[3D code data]
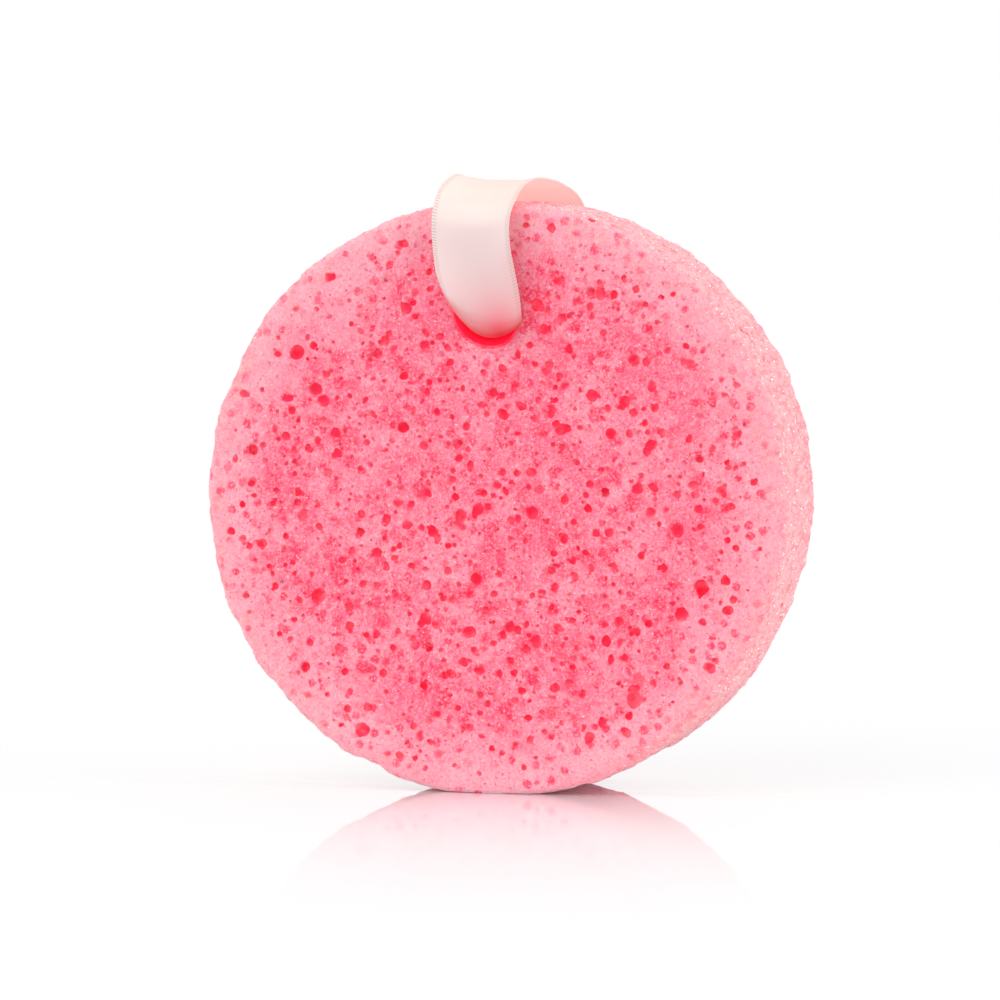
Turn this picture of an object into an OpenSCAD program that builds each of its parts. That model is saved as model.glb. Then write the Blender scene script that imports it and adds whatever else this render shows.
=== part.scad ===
// Konjac sponge: a thick round sponge of moulded konjac fibre that stands on its rim, with
// a loop of satin ribbon through a hole near the top to hang it up by.
// Millimetres. The sponge's axis lies along Y and its front faces -Y. The origin is the
// middle of the small flat foot where the rim touches the surface, and +Z is up.

/* [Sponge disc] */
// Diameter of the sponge
disc_d = 90; // [70:1:110]
// Thickness of the sponge
disc_t = 25; // [18:0.5:32]
// Rounding of the two edges between the faces and the rim
edge_r = 2.2; // [1:0.1:4]
// How far the soft rim is pressed flat where the sponge stands
foot_sag = 0.6; // [0.3:0.1:1.5]

/* [Hanging hole] */
// Diameter of the hole that the ribbon passes through
hole_d = 9.3; // [8.6:0.1:12]
// Distance from the top of the rim down to the centre of the hole
hole_inset = 16.1; // [13:0.1:22]
// Rounding of the hole's lip on each face
lip_r = 1; // [0.8:0.1:2]

/* [Open pores] */
// Number of the largest open pores in each face
face_pores = 44; // [0:1:60]
// Number of the largest open pores round the rim
rim_pores = 26; // [0:1:36]
// Diameter of the smallest pore that is cut
pore_small_d = 1.1; // [0.8:0.1:1.4]
// Diameter of the largest pore
pore_large_d = 2.1; // [1.5:0.1:2.6]
// Smooth skin left clear of pores beside each edge and round the hole
pore_margin = 3; // [2:0.5:6]

/* [Ribbon] */
// Width of the ribbon
ribbon_w = 12.7; // [9:0.1:15]
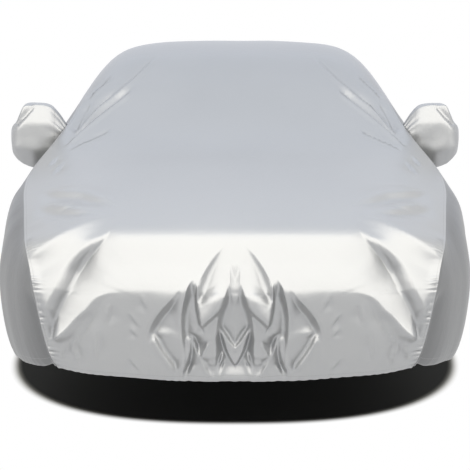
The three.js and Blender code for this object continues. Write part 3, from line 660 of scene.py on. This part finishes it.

_OBJECTIVE_
Each record must be returned exactly as it is written.

_WRITTEN SOLUTION_
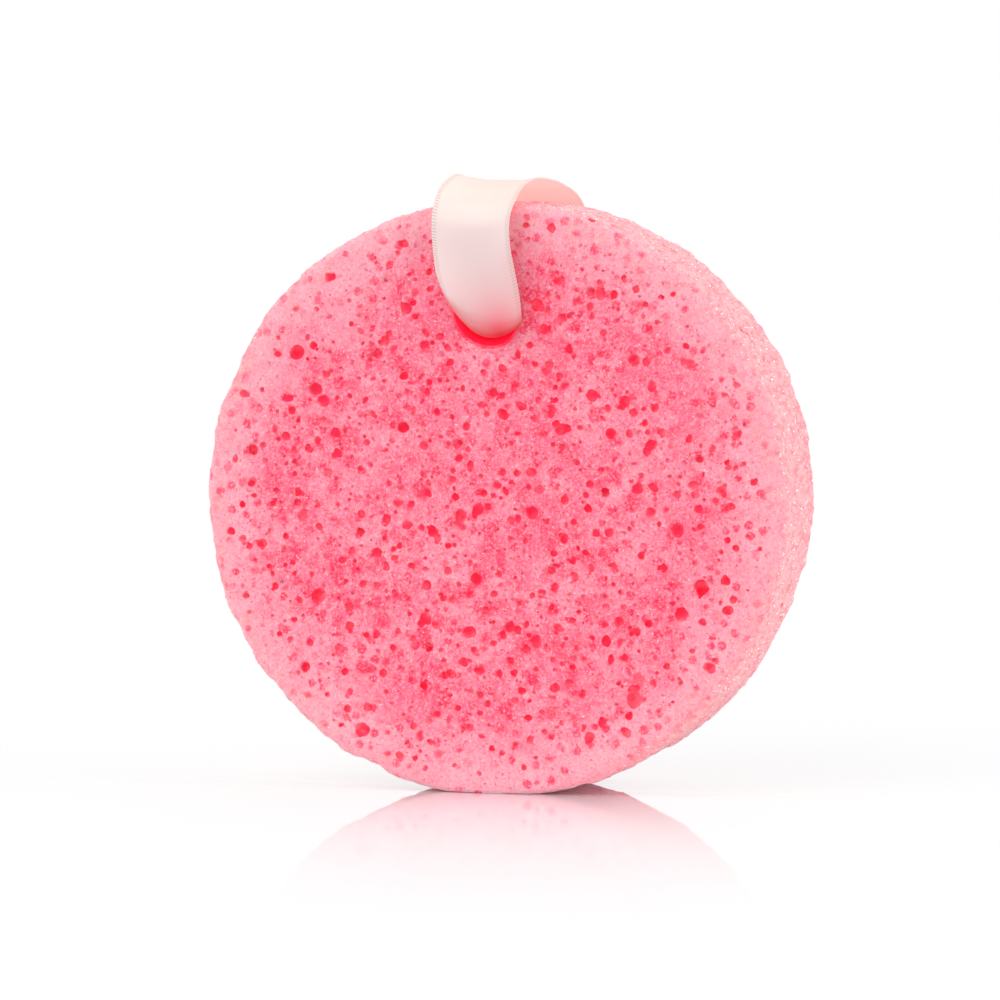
Turn this picture of an object into an OpenSCAD program that builds each of its parts. That model is saved as model.glb. Then write the Blender scene script that imports it and adds whatever else this render shows.
=== part.scad ===
// Konjac sponge: a thick round sponge of moulded konjac fibre that stands on its rim, with
// a loop of satin ribbon through a hole near the top to hang it up by.
// Millimetres. The sponge's axis lies along Y and its front faces -Y. The origin is the
// middle of the small flat foot where the rim touches the surface, and +Z is up.

/* [Sponge disc] */
// Diameter of the sponge
disc_d = 90; // [70:1:110]
// Thickness of the sponge
disc_t = 25; // [18:0.5:32]
// Rounding of the two edges between the faces and the rim
edge_r = 2.2; // [1:0.1:4]
// How far the soft rim is pressed flat where the sponge stands
foot_sag = 0.6; // [0.3:0.1:1.5]

/* [Hanging hole] */
// Diameter of the hole that the ribbon passes through
hole_d = 9.3; // [8.6:0.1:12]
// Distance from the top of the rim down to the centre of the hole
hole_inset = 16.1; // [13:0.1:22]
// Rounding of the hole's lip on each face
lip_r = 1; // [0.8:0.1:2]

/* [Open pores] */
// Number of the largest open pores in each face
face_pores = 44; // [0:1:60]
// Number of the largest open pores round the rim
rim_pores = 26; // [0:1:36]
// Diameter of the smallest pore that is cut
pore_small_d = 1.1; // [0.8:0.1:1.4]
// Diameter of the largest pore
pore_large_d = 2.1; // [1.5:0.1:2.6]
// Smooth skin left clear of pores beside each edge and round the hole
pore_margin = 3; // [2:0.5:6]

/* [Ribbon] */
// Width of the ribbon
ribbon_w = 12.7; // [9:0.1:15]
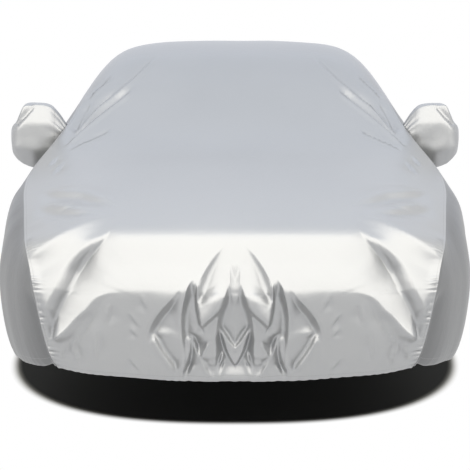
The three.js and Blender code for this object continues. Write part 3, from line 660 of scene.py on. This part finishes it.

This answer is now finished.